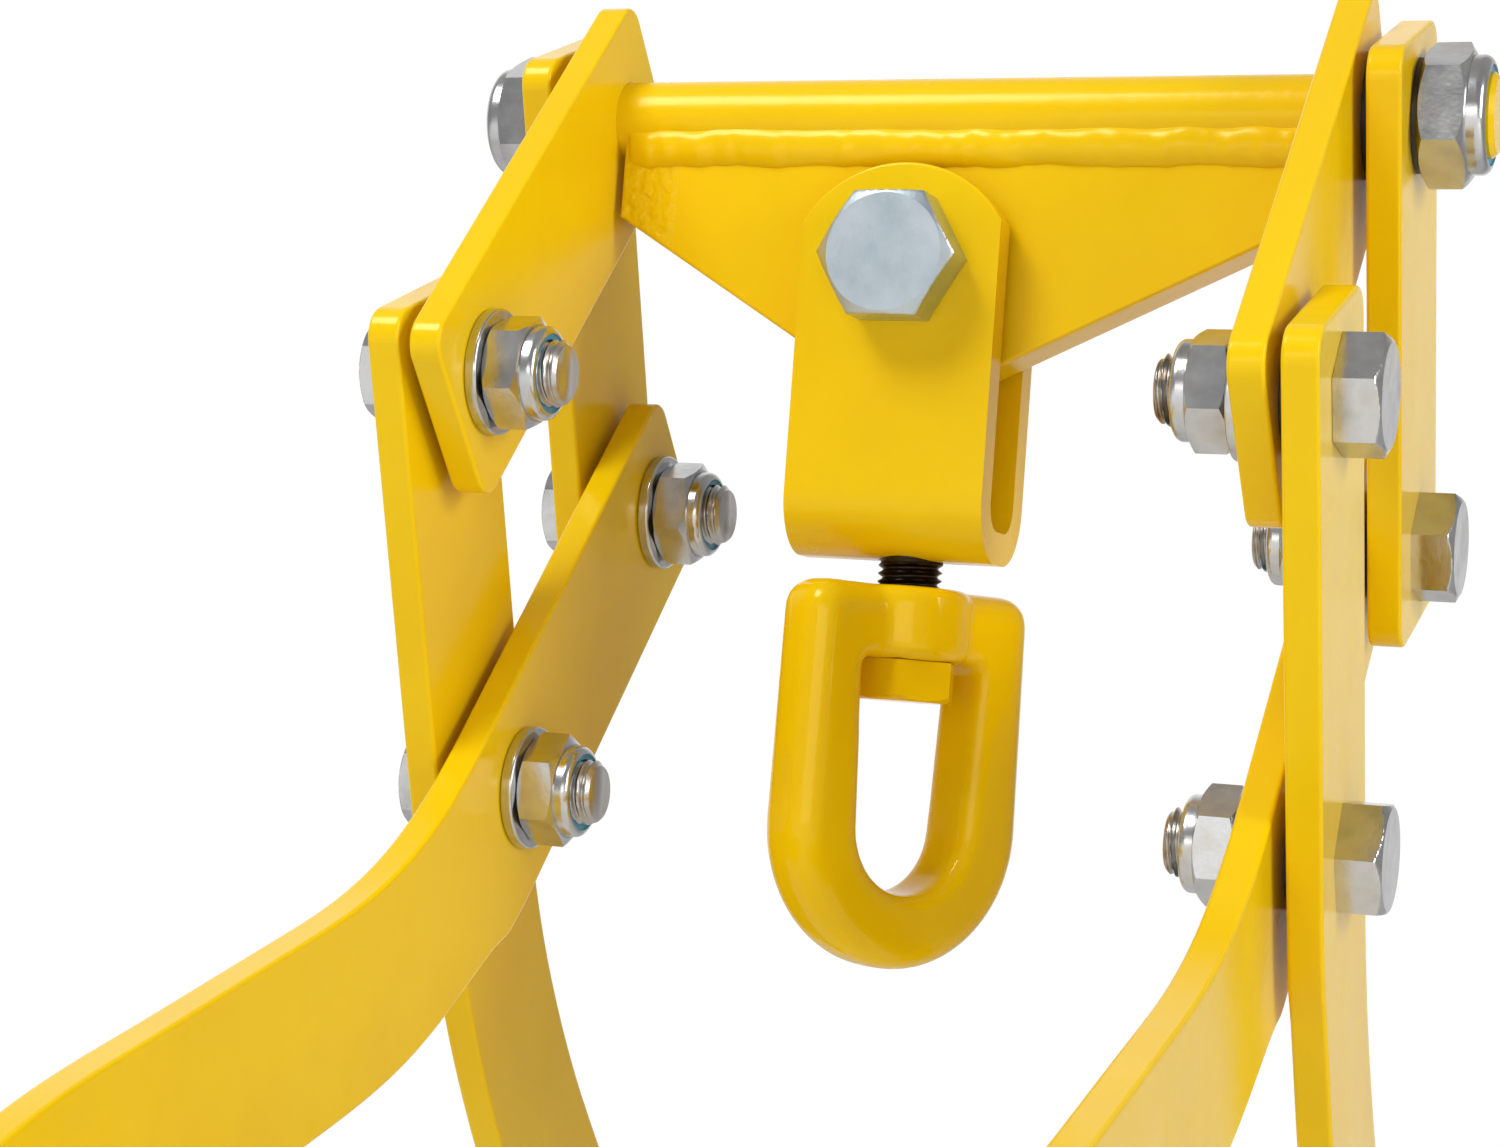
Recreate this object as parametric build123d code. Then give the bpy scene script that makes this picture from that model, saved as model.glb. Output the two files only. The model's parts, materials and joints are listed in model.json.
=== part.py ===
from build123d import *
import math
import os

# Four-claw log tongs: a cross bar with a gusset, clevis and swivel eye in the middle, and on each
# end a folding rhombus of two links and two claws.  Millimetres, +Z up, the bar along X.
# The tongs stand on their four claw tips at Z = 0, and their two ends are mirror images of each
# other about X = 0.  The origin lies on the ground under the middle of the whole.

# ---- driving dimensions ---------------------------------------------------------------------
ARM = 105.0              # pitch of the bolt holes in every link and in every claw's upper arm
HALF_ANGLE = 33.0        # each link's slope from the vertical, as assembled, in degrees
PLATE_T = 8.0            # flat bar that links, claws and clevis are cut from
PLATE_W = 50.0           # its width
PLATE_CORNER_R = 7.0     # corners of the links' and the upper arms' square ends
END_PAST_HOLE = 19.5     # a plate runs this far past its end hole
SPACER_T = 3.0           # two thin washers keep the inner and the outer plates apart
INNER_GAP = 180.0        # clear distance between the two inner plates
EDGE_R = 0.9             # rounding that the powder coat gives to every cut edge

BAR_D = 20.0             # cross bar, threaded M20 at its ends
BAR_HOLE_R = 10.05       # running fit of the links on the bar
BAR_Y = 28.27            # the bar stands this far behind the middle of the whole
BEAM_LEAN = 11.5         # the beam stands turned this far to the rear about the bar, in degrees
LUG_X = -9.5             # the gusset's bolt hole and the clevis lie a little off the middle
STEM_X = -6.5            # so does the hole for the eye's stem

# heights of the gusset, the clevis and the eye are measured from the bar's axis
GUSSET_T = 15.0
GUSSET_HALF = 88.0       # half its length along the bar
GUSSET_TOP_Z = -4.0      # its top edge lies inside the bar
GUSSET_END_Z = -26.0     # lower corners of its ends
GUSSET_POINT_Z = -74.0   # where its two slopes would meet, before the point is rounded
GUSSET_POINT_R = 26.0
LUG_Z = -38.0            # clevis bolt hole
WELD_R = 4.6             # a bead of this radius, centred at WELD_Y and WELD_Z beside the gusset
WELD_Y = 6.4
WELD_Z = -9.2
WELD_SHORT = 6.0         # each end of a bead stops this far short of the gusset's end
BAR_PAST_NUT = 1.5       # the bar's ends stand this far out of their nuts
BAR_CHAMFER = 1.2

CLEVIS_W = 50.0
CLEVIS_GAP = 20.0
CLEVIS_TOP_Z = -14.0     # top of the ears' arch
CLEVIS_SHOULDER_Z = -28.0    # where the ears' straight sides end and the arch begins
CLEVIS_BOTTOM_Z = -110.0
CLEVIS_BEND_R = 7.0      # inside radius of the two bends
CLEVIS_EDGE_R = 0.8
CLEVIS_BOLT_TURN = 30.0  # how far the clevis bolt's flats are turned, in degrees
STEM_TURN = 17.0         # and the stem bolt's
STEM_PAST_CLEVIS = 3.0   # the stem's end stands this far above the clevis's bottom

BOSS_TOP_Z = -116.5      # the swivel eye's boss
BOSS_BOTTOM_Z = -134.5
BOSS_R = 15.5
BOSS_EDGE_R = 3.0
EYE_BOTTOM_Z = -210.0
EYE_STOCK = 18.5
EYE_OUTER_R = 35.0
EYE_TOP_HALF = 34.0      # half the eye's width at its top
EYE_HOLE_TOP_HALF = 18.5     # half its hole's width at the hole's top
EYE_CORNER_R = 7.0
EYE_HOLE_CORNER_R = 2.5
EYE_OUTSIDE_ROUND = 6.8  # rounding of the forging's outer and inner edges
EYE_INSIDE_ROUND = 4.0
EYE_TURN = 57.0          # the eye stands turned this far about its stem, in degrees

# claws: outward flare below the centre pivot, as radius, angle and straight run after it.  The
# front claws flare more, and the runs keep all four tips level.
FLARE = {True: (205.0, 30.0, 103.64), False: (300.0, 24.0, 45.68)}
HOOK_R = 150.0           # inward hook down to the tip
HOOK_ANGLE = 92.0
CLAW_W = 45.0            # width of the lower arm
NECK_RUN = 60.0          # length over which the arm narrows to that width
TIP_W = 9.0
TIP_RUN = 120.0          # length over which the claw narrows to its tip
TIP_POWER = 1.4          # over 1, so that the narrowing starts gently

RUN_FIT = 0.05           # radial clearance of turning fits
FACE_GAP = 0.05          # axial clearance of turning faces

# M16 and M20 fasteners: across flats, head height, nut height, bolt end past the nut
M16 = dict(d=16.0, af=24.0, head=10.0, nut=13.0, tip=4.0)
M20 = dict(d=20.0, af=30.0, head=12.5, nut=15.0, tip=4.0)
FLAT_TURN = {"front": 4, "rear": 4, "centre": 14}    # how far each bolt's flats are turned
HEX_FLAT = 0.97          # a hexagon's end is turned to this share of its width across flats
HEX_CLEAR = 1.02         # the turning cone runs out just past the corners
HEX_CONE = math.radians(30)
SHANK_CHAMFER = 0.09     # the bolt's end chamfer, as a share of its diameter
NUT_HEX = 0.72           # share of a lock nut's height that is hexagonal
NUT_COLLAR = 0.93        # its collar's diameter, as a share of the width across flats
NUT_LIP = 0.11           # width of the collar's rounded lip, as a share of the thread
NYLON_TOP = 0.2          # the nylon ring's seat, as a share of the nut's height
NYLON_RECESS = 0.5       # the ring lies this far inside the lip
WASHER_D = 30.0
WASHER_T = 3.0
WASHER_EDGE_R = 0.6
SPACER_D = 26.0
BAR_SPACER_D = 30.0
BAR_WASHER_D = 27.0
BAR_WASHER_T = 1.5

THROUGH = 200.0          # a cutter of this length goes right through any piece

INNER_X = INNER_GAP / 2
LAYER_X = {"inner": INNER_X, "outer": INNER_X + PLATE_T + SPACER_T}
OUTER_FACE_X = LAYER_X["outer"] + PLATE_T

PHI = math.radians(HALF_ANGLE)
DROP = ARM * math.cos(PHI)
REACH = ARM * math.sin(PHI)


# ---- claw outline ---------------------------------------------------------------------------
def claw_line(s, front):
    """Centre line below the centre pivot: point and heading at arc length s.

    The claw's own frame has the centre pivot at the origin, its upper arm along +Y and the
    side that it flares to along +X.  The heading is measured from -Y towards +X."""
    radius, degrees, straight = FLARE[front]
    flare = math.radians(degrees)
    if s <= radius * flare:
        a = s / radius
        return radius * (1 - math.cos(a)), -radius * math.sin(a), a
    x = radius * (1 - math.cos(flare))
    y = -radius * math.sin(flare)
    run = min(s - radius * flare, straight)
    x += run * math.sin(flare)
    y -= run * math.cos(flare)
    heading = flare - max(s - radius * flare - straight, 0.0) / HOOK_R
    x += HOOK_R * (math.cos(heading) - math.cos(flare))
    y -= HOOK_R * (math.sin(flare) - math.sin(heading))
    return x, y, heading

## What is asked
Your answer should be exactly the lines of the data above, from the first through the line containing "# other about".

## Task solution
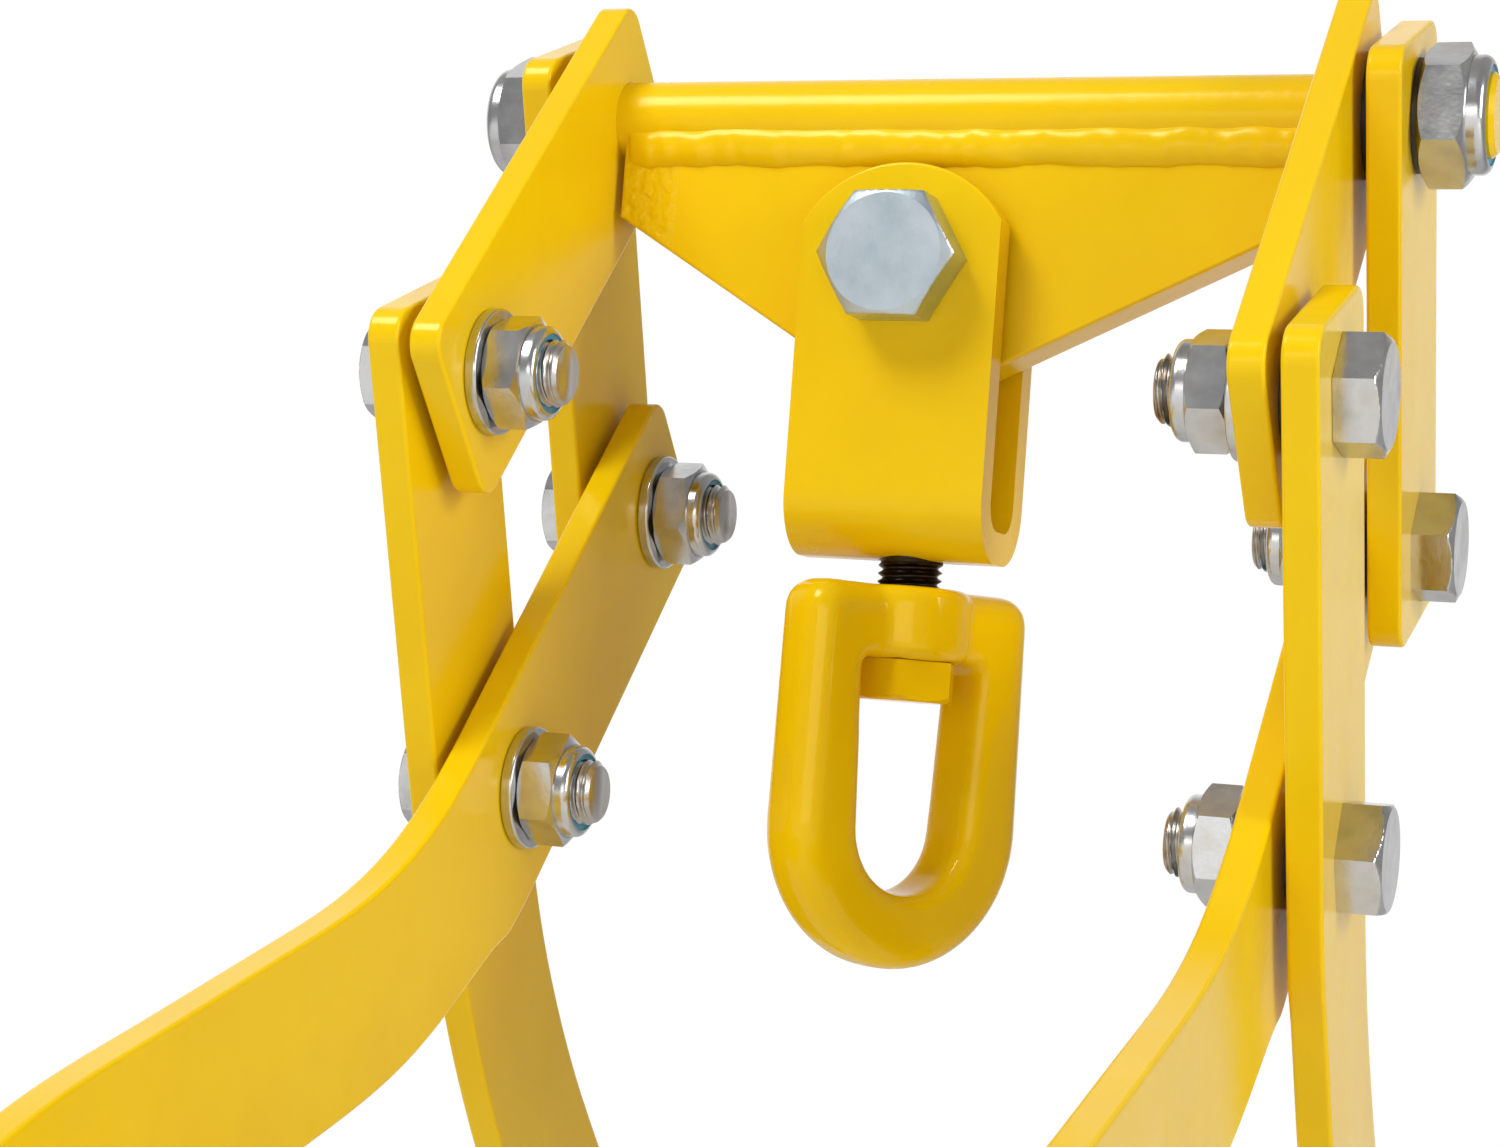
Recreate this object as parametric build123d code. Then give the bpy scene script that makes this picture from that model, saved as model.glb. Output the two files only. The model's parts, materials and joints are listed in model.json.
=== part.py ===
from build123d import *
import math
import os

# Four-claw log tongs: a cross bar with a gusset, clevis and swivel eye in the middle, and on each
# end a folding rhombus of two links and two claws.  Millimetres, +Z up, the bar along X.
# The tongs stand on their four claw tips at Z = 0, and their two ends are mirror images of each
# other about X = 0.  The origin lies on the ground under the middle of the whole.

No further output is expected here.